• What to do
Each line from the one containing "mesh = cad_parts[node].data" through the one containing "mesh.materials.append(material)" is to be retyped exactly, both end lines included, and all other lines left out.
++++++++
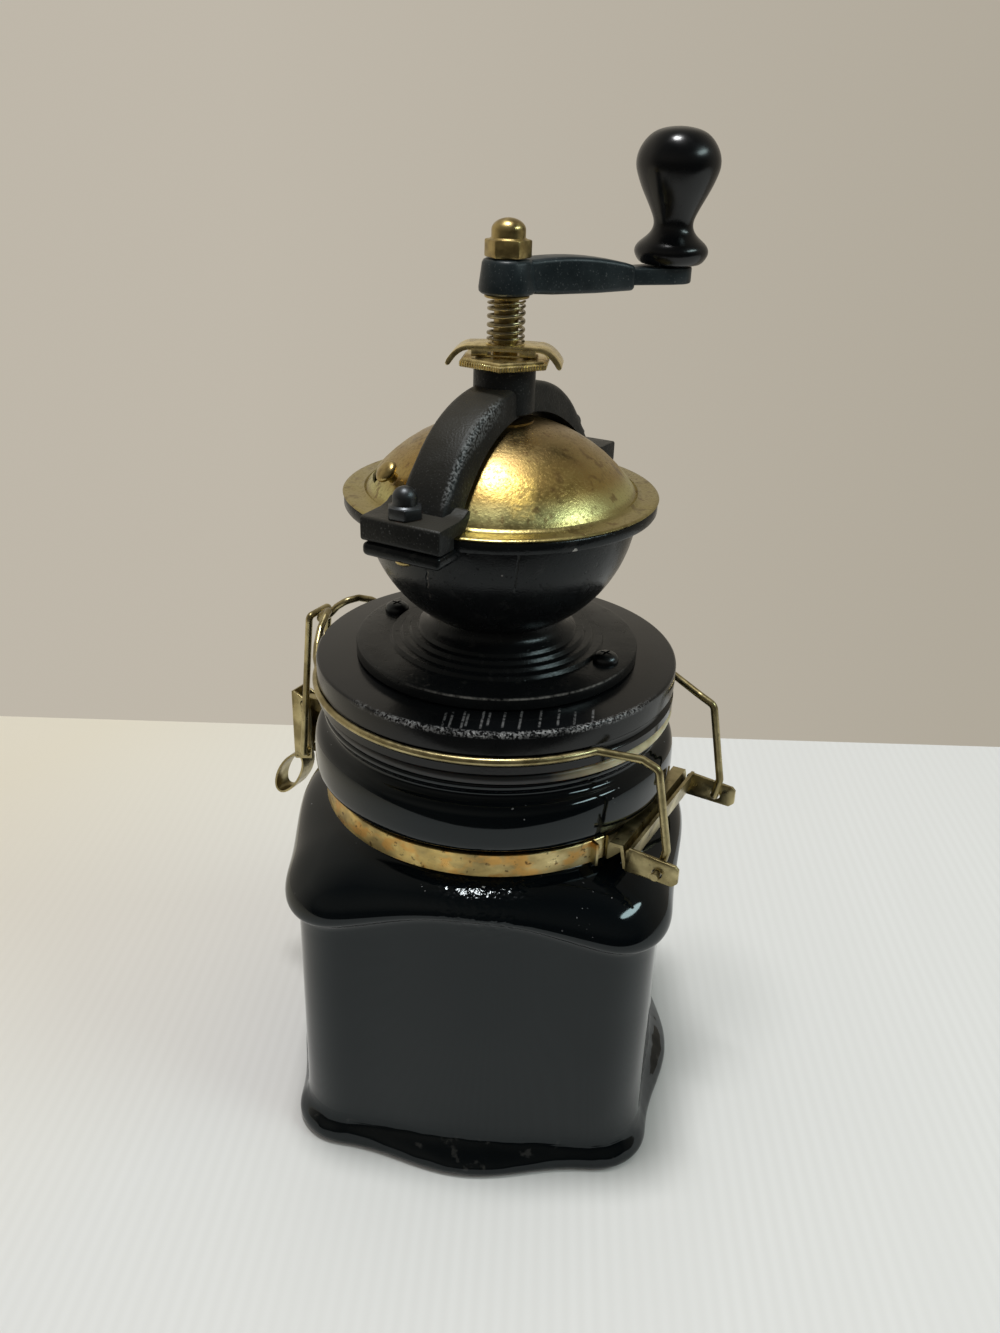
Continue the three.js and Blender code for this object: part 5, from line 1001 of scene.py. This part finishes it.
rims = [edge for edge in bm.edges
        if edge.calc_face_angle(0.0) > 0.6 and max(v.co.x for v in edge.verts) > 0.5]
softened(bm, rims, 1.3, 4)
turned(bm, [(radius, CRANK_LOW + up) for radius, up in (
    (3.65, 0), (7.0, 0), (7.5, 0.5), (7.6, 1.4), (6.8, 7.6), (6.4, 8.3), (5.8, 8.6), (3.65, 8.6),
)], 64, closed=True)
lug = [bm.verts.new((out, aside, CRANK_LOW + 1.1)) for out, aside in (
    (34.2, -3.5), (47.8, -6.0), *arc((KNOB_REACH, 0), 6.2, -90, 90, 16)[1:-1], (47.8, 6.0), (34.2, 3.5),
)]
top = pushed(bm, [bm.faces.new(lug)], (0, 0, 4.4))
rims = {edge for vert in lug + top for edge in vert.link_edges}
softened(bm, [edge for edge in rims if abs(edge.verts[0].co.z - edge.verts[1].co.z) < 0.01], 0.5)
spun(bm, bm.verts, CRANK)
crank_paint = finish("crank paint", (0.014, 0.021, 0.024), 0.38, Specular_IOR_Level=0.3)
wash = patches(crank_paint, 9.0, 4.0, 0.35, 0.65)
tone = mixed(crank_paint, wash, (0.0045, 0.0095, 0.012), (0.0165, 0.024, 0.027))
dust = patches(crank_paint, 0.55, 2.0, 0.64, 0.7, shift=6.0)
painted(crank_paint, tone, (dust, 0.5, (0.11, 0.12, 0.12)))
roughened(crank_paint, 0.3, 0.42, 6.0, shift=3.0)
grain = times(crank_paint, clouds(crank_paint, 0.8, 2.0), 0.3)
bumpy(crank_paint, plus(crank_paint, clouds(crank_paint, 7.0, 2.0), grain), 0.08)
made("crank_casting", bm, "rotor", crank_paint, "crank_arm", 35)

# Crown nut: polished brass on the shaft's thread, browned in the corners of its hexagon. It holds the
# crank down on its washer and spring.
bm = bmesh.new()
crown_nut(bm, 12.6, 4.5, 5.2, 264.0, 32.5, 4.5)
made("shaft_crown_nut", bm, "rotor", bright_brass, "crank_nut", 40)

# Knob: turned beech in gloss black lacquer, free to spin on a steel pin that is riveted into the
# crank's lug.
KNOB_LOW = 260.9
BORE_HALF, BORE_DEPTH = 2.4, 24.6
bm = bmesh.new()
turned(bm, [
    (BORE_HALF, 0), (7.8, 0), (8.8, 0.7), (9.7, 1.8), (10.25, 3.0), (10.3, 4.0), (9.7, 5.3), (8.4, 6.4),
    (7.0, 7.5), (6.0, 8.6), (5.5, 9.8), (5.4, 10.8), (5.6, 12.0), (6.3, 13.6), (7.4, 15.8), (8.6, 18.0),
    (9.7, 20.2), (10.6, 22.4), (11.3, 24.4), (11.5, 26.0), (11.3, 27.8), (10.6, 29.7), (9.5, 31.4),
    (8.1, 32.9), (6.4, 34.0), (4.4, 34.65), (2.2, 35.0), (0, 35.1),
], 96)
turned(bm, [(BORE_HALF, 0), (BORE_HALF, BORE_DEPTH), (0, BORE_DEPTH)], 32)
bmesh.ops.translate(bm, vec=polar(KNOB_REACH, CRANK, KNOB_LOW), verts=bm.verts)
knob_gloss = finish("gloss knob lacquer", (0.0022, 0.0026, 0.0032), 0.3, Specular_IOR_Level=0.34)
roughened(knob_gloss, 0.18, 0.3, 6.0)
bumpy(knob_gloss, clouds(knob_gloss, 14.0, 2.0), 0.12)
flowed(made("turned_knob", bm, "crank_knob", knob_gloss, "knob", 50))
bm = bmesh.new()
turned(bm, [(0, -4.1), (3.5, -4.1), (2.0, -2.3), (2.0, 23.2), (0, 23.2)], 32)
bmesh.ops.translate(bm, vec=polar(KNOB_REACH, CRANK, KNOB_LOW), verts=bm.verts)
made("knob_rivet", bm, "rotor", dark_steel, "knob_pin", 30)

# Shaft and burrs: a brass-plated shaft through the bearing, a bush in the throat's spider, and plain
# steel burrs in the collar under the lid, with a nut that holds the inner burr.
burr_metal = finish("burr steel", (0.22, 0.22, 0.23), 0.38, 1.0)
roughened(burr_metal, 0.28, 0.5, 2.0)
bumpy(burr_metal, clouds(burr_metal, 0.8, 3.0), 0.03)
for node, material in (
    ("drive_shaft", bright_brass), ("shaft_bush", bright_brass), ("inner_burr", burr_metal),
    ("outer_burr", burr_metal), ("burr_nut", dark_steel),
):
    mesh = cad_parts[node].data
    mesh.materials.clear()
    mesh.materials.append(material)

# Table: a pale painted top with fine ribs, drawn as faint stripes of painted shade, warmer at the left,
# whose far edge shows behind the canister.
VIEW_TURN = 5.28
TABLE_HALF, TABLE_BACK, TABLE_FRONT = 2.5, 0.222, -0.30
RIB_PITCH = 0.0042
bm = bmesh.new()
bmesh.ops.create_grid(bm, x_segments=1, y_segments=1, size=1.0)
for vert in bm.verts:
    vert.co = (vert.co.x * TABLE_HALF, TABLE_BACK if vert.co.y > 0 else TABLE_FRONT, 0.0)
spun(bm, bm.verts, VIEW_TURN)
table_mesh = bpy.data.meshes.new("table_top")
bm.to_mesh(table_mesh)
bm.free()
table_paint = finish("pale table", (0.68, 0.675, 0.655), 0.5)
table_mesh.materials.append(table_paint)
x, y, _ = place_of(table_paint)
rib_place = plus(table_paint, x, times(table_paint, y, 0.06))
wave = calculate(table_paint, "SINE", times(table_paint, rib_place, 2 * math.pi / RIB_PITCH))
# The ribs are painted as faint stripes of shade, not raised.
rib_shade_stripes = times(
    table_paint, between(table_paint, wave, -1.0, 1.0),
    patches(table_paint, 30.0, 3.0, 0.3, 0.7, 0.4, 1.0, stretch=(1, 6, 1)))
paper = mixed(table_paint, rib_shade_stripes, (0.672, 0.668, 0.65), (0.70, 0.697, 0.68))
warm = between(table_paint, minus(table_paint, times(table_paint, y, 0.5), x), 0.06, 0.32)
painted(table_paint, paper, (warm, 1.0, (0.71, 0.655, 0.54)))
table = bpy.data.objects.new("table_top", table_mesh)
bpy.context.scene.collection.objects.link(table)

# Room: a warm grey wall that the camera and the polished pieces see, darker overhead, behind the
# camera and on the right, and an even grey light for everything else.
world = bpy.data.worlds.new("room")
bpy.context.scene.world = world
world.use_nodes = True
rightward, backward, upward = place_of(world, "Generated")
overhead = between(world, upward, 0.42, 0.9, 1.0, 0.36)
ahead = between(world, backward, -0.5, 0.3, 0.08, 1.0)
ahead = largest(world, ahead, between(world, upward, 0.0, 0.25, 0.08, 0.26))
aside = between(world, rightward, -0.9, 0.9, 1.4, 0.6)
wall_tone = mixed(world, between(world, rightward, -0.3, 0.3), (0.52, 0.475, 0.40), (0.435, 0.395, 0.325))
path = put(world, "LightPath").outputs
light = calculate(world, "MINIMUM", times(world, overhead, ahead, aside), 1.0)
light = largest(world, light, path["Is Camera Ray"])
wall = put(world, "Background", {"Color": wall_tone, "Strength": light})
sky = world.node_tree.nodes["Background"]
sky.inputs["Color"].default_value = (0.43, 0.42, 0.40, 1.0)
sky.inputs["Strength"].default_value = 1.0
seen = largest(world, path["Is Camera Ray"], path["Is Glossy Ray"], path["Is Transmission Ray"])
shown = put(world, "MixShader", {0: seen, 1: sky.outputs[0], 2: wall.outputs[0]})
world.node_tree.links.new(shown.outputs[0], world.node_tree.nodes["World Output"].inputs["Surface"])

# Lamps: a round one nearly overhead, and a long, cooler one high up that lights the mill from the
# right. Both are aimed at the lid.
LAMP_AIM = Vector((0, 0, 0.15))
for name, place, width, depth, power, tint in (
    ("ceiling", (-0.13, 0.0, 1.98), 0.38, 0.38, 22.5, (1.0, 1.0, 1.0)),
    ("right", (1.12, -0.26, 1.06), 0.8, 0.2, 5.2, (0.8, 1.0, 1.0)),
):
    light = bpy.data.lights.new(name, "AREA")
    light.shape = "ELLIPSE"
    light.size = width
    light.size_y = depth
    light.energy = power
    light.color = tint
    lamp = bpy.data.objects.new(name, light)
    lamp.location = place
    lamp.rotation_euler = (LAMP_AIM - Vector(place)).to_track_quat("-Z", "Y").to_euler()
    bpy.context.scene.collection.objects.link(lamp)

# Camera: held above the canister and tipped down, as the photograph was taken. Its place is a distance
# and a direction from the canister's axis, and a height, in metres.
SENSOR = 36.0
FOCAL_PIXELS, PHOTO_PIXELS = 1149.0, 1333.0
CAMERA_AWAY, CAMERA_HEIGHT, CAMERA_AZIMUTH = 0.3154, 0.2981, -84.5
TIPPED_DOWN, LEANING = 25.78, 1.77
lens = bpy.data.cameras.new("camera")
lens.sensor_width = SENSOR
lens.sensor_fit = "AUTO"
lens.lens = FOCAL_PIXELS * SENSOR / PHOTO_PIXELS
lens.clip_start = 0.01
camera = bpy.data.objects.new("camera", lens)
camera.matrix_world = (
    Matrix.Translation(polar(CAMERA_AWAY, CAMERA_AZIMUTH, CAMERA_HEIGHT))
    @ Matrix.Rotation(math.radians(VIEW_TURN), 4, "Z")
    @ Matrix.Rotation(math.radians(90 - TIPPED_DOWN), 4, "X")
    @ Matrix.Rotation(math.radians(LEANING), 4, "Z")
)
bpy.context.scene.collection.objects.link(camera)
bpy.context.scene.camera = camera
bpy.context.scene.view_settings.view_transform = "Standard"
++++++++
• Written response
    mesh = cad_parts[node].data
    mesh.materials.clear()
    mesh.materials.append(material)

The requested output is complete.